Nesse sentido, Morte a Pinochet se assemelha um tanto ao que pode ser visto no fim de 2021, com o lançamento oficial do filme Marighella, do diretor Wagner Moura. O cotidiano de pessoas que lutam contra o regime é agridoce em ambos os filmes. Qualquer brecha emocional, portanto, é devidamente explorada para que possamos simpatizar com estas figuras, visto que, em linhas gerais, lutar contra um governo tirano a partir do conflito armado pode ser algo inimaginável e errado para o público espectador e também para as pessoas reais das respectivas épocas de Marighella e Morte a Pinochet.

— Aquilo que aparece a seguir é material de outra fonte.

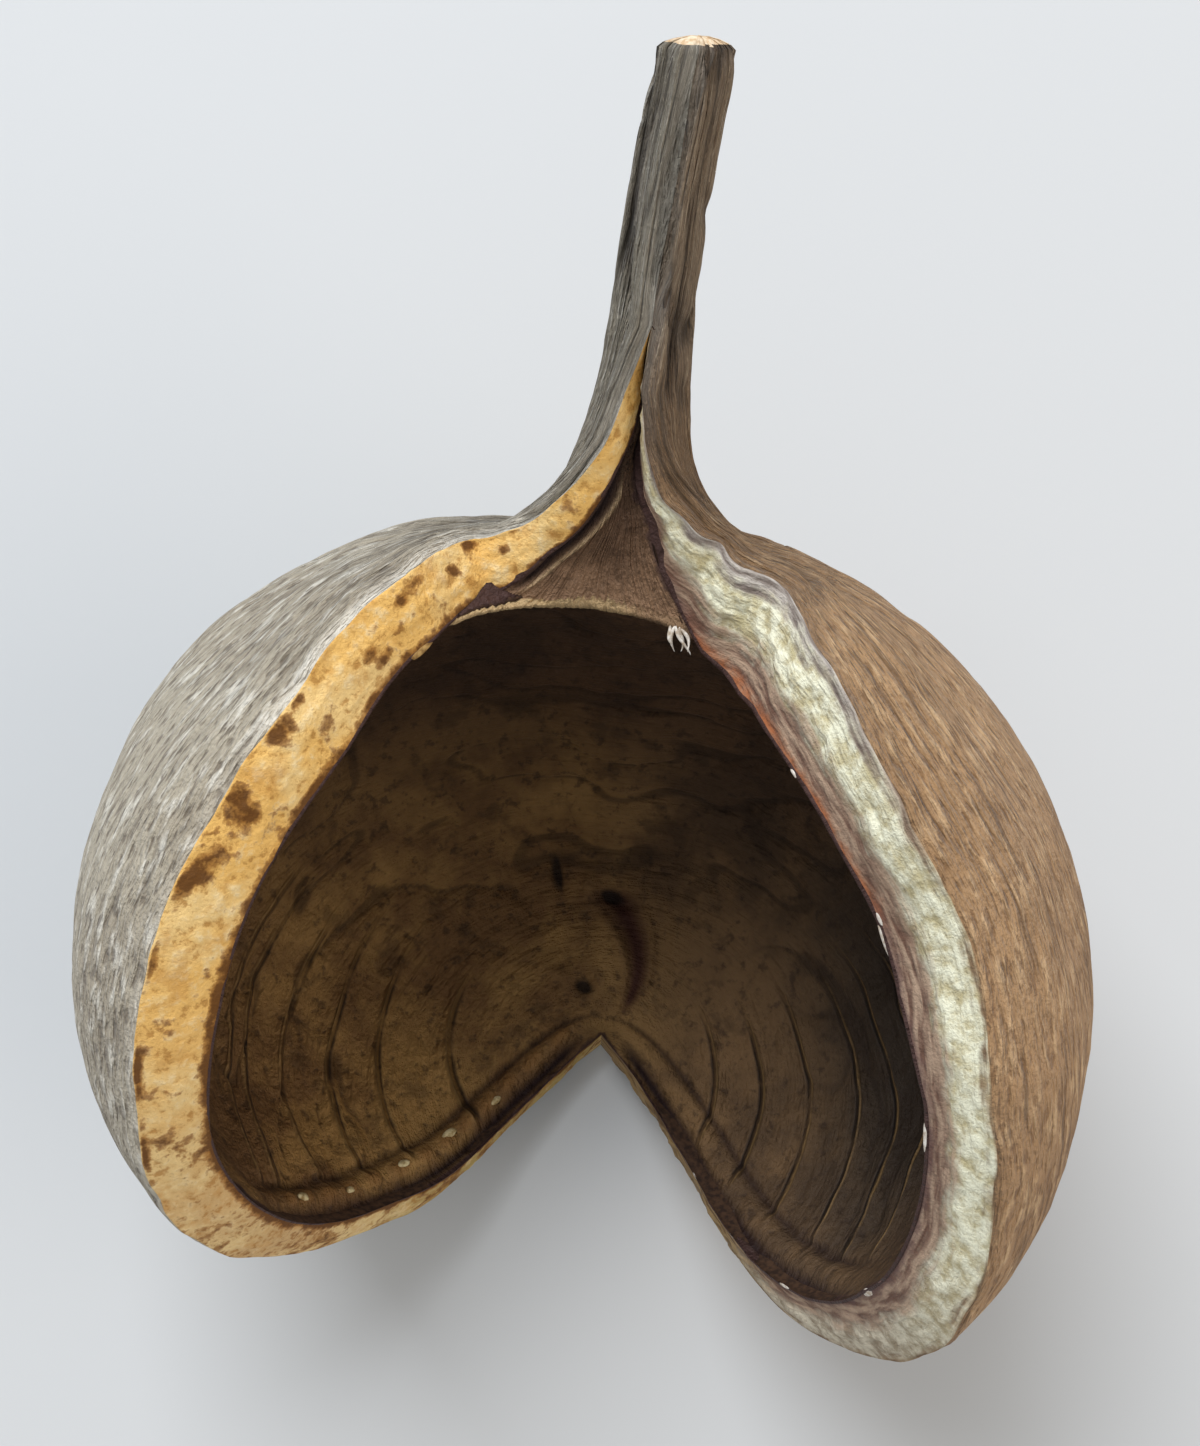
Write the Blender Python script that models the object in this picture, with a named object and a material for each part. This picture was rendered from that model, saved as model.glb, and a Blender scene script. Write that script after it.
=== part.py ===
"""A dried buddha nut pod, gaping open: two round woody valves that grew as one
piece with their stalk. It lies on its back with the mouth up. +Y is the way
the stalk points, +Z is up, and the origin is in the middle of the flat spot
that the pod rests on."""

import math

import bmesh
import bpy
import numpy as np

# Lengths are in metres and angles in degrees, unless a comment says otherwise.
# The pod's own axes: across the two valves, along the stalk, and out of the mouth.
STALK_RISE = 33.0
STALK_LEAN = 3.8
BELLY_CENTRE = (0.0015, -0.0127, 0.0530)

# Each valve is part of a sphere, given in the pod's own axes.
LEFT_CENTRE = (-0.0134, 0.0020, -0.0025)
LEFT_RADIUS = 0.0543
RIGHT_CENTRE = (0.0008, 0.0005, 0.0044)
RIGHT_RADIUS = 0.0589
VALVE_BLEND = 0.014

# Low swellings of the skin: degrees from the stalk, degrees round from the middle
# of the back, height and width in degrees. The first is under the pod's weight,
# the others fill the shoulders beside the stalk.
SWELLINGS = (
    (102.0, 0.0, 0.0030, 22.0),
    (24.0, -110.0, 0.0030, 15.0),
    (30.0, 112.0, 0.0015, 14.0),
)

# The stalk, and the flare that joins it to the shoulders.
SHOULDER_RADIUS = 0.0600
FLARE_RADIUS = 0.0160
STALK_RADIUS = 0.0038
STALK_ROOT_EXTRA = 0.0009
STALK_ROOT_FADE = 0.014
FLARE_LEFT_EXTRA = 0.0024
FLARE_LEFT_GROWS = (-0.012, 0.005)
FLARE_LEFT_ENDS = (0.010, 0.024)
FLARE_TO_VALVES = 0.008
STALK_TIP = 0.112
STALK_BEND = 0.0030
STALK_BEND_FROM = 0.075
CUT_END_INSET = 0.86
CUT_END_STEP = 0.0005
CUT_END_CROWN = 0.0008

# The split, as lengths along the skin: its top in the stalk, where it opens, and
# the end of the neck, which comes sooner on the right.
SPLIT_TOP = -0.0150
SPLIT_OPENS = (-0.014, 0.004)
SPLIT_SHUT_GAP = 0.08
NECK_END = 0.0270
NECK_SLANT = 0.0070
RIM_RUN = 0.180

# The rim where the valves parted: degrees from the stalk, then degrees round
# from the middle of the back, down one side and up the lower margin to the notch.
NOTCH = 136.0
LEFT_NECK = (
    (-0.0150, 180.0),
    (-0.0075, 146.0),
    (-0.0015, 131.0),
    (0.0040, 110.0),
    (0.0105, 89.0),
    (0.0175, 89.5),
    (0.0245, 106.5),
    (0.0270, 110.5),
)
LEFT_RIM = (
    (34.0, 115.5),
    (45.0, 120.5),
    (57.0, 122.5),
    (75.0, 123.5),
    (92.0, 123.0),
    (108.0, 119.5),
    (121.0, 115.5),
    (136.0, 104.0),
    (147.0, 86.0),
    (152.5, 64.0),
    (149.0, 29.0),
    (141.5, 9.5),
)
RIGHT_NECK = (
    (-0.0150, 180.0),
    (-0.0080, 188.0),
    (-0.0025, 174.0),
    (0.0015, 152.5),
    (0.0050, 129.5),
    (0.0100, 111.0),
    (0.0160, 112.0),
    (0.0270, 132.0),
)
RIGHT_RIM = (
    (26.0, 132.0),
    (34.0, 136.5),
    (45.0, 138.0),
    (60.0, 136.0),
    (76.0, 137.0),
    (96.0, 135.0),
    (110.0, 133.0),
    (122.0, 128.5),
    (141.0, 115.5),
    (151.0, 101.0),
    (156.5, 73.0),
    (152.5, 34.0),
    (144.0, 13.0),
)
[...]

Tamara (Daniela Ramírez), Sacha (Gastón Salgado), Ramiro (Cristián Carvajal) e demais membros da FPMR são figuras que brincam, amam, cuidam, criam, contam piadas e também lutam para que não só eles, como também, e principalmente, para que o povo chileno possa brincar, amar, cuidar, criar, contar piadas e não precise lutar, doando a própria vida se for necessário, quando governos totalitários e seres tiranos usurpem o poder público para si, apequenando uma nação enquanto subtraem direitos e torturam, esquartejam e escondem corpos como se a democracia seguisse funcionando normalmente.

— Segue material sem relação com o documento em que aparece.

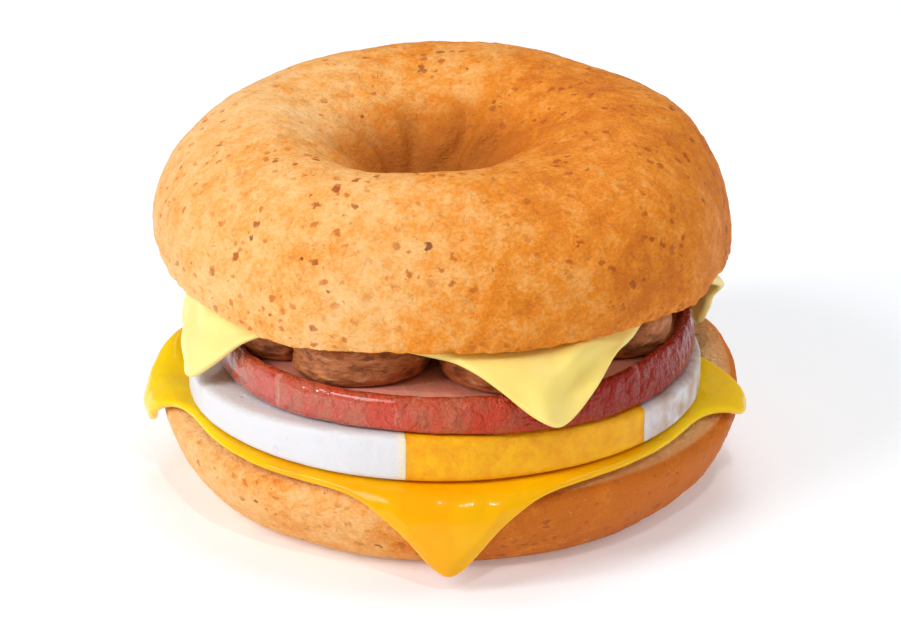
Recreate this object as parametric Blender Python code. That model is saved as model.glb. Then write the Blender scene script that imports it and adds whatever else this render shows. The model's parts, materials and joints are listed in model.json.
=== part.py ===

Em tempos sombrios e nefastos, quando se resolve lutar contra a tirania fascista para além da palavra, as pessoas acabam se tornando alvos não mais a partir do rebate das ideias, mas a partir do açoite dos seus corpos. Morte a Pinochet entende esse panorama e, logo em seus primeiros minutos, a partir um truque interessante da fotografia e da direção de arte, “corta” a cabeça de um personagem em duas partes quando este se põe diante de um espelho de banheiro que também divide-se, fazendo com que enxerguemos, assim como ele, um foreshadowing (uma espécie de vislumbre/prenúncio de algo que pode vir a acontecer) com ele, outra figura ou grupo de personagens.
O momento condiz até mesmo com a personalidade mais introvertida de Ramiro. Enquanto isso, Sacha, que viu a violência desde criança, quando adulto, acabou se tornando alguém mais predisposto a realizar os atos mais violentos e físicos.
Já Tamara, a personagem mais interessante e desenvolvida de Morte a Pinochet, têm os melhores momentos do longa-metragem ao mostrar que, por ser mulher, ela precisa sempre se provar um tanto a mais que os seus companheiros homens. Não à toa, em determinado momento, ela diz: “Uma mulher não precisa ser invisível, só precisa parecer indefesa”. Ao ter plena noção de que pode usar o machismo dos outros como um artifício estratégico e de batalha, ela mostra o porquê de ter chegado ao posto de uma das coordenadoras da Frente.
Como todo o filme gira em torno do planejamento para um ato específico, as decisões tomadas pelos personagens ganham status de última grande decisão das suas vidas, reforçando ainda mais o drama pessoal e coletivo daquelas pessoas.
Mesmo para quem já conhece os vários desfechos da ação real, Morte a Pinochet é um documento audiovisual que mostra que nunca é demais lembrar que fatos heroicos são realizados por pessoas que muitas vezes são tomadas como vilanescas e marginalizadas e, ações horrendas são cometidas por grupos que detêm o controle dos fatos e podem se autopromover enquanto benfeitores a partir do controle que exercem sobre a mídia, o povo e os outros Poderes.